Short problem =
Output all the material that follows, exactly as given.

Supplied data =
-=-=-
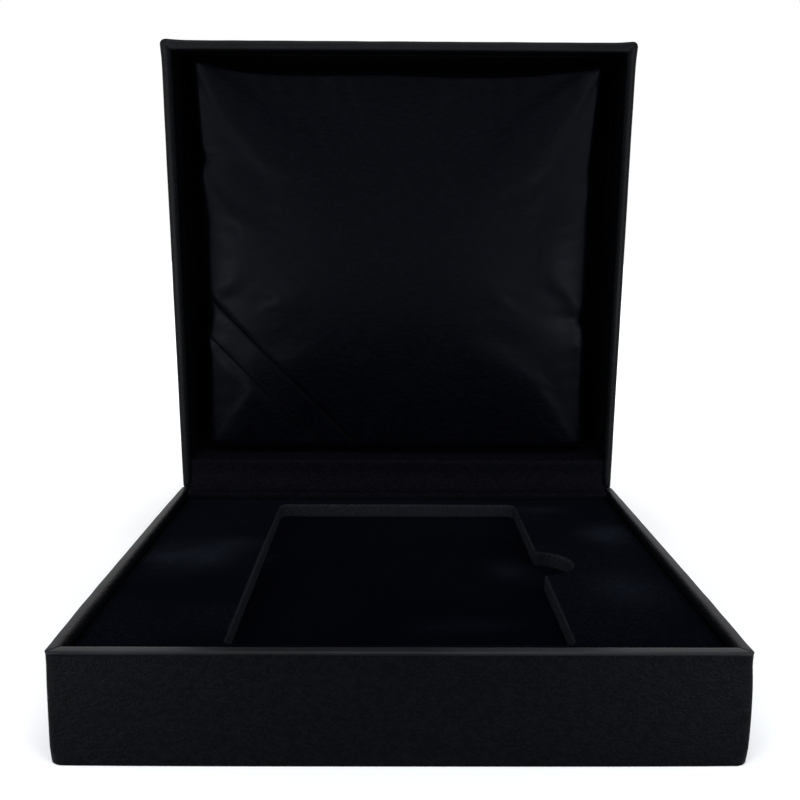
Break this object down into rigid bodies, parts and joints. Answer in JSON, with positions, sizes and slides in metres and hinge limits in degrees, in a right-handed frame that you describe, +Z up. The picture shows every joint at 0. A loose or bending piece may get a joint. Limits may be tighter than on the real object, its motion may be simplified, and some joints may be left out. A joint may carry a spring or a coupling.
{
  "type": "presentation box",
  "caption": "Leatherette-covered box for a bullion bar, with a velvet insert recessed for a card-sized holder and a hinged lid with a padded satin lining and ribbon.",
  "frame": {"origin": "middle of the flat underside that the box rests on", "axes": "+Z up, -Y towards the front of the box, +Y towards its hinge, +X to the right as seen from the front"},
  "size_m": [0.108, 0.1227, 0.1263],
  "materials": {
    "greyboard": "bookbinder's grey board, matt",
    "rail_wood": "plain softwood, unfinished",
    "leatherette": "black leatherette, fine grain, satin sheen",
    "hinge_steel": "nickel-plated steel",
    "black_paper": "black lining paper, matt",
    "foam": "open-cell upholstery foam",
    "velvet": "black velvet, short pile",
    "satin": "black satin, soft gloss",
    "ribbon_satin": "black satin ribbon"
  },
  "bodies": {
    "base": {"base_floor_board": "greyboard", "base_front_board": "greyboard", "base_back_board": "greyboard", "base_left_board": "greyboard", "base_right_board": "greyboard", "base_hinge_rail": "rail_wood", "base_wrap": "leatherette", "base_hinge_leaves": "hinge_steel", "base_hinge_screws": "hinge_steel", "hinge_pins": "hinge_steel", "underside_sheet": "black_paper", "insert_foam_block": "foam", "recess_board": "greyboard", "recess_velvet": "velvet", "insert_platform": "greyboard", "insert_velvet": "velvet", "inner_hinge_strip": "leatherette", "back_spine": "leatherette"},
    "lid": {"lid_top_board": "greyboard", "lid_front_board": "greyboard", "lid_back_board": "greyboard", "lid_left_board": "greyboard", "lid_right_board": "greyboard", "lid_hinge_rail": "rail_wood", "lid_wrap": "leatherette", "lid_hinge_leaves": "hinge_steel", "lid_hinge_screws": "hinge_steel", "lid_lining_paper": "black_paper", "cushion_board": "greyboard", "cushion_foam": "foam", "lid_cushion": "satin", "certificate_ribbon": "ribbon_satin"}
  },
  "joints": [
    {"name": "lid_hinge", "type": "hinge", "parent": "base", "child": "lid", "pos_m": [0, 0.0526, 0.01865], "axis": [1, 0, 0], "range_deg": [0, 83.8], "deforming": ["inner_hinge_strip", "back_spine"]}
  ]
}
-=-=-
Reply =
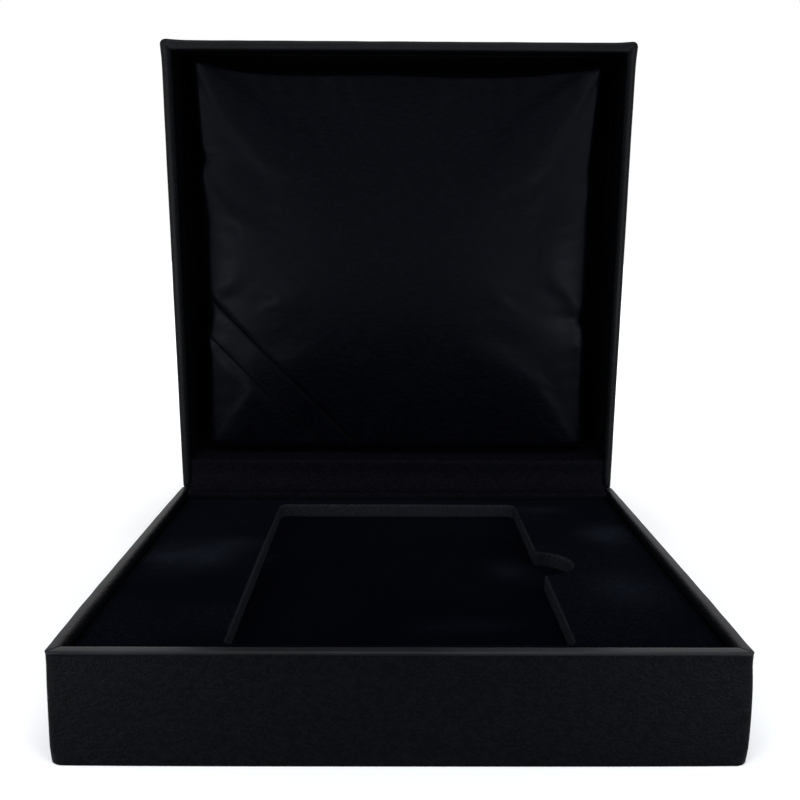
Break this object down into rigid bodies, parts and joints. Answer in JSON, with positions, sizes and slides in metres and hinge limits in degrees, in a right-handed frame that you describe, +Z up. The picture shows every joint at 0. A loose or bending piece may get a joint. Limits may be tighter than on the real object, its motion may be simplified, and some joints may be left out. A joint may carry a spring or a coupling.
{
  "type": "presentation box",
  "caption": "Leatherette-covered box for a bullion bar, with a velvet insert recessed for a card-sized holder and a hinged lid with a padded satin lining and ribbon.",
  "frame": {"origin": "middle of the flat underside that the box rests on", "axes": "+Z up, -Y towards the front of the box, +Y towards its hinge, +X to the right as seen from the front"},
  "size_m": [0.108, 0.1227, 0.1263],
  "materials": {
    "greyboard": "bookbinder's grey board, matt",
    "rail_wood": "plain softwood, unfinished",
    "leatherette": "black leatherette, fine grain, satin sheen",
    "hinge_steel": "nickel-plated steel",
    "black_paper": "black lining paper, matt",
    "foam": "open-cell upholstery foam",
    "velvet": "black velvet, short pile",
    "satin": "black satin, soft gloss",
    "ribbon_satin": "black satin ribbon"
  },
  "bodies": {
    "base": {"base_floor_board": "greyboard", "base_front_board": "greyboard", "base_back_board": "greyboard", "base_left_board": "greyboard", "base_right_board": "greyboard", "base_hinge_rail": "rail_wood", "base_wrap": "leatherette", "base_hinge_leaves": "hinge_steel", "base_hinge_screws": "hinge_steel", "hinge_pins": "hinge_steel", "underside_sheet": "black_paper", "insert_foam_block": "foam", "recess_board": "greyboard", "recess_velvet": "velvet", "insert_platform": "greyboard", "insert_velvet": "velvet", "inner_hinge_strip": "leatherette", "back_spine": "leatherette"},
    "lid": {"lid_top_board": "greyboard", "lid_front_board": "greyboard", "lid_back_board": "greyboard", "lid_left_board": "greyboard", "lid_right_board": "greyboard", "lid_hinge_rail": "rail_wood", "lid_wrap": "leatherette", "lid_hinge_leaves": "hinge_steel", "lid_hinge_screws": "hinge_steel", "lid_lining_paper": "black_paper", "cushion_board": "greyboard", "cushion_foam": "foam", "lid_cushion": "satin", "certificate_ribbon": "ribbon_satin"}
  },
  "joints": [
    {"name": "lid_hinge", "type": "hinge", "parent": "base", "child": "lid", "pos_m": [0, 0.0526, 0.01865], "axis": [1, 0, 0], "range_deg": [0, 83.8], "deforming": ["inner_hinge_strip", "back_spine"]}
  ]
}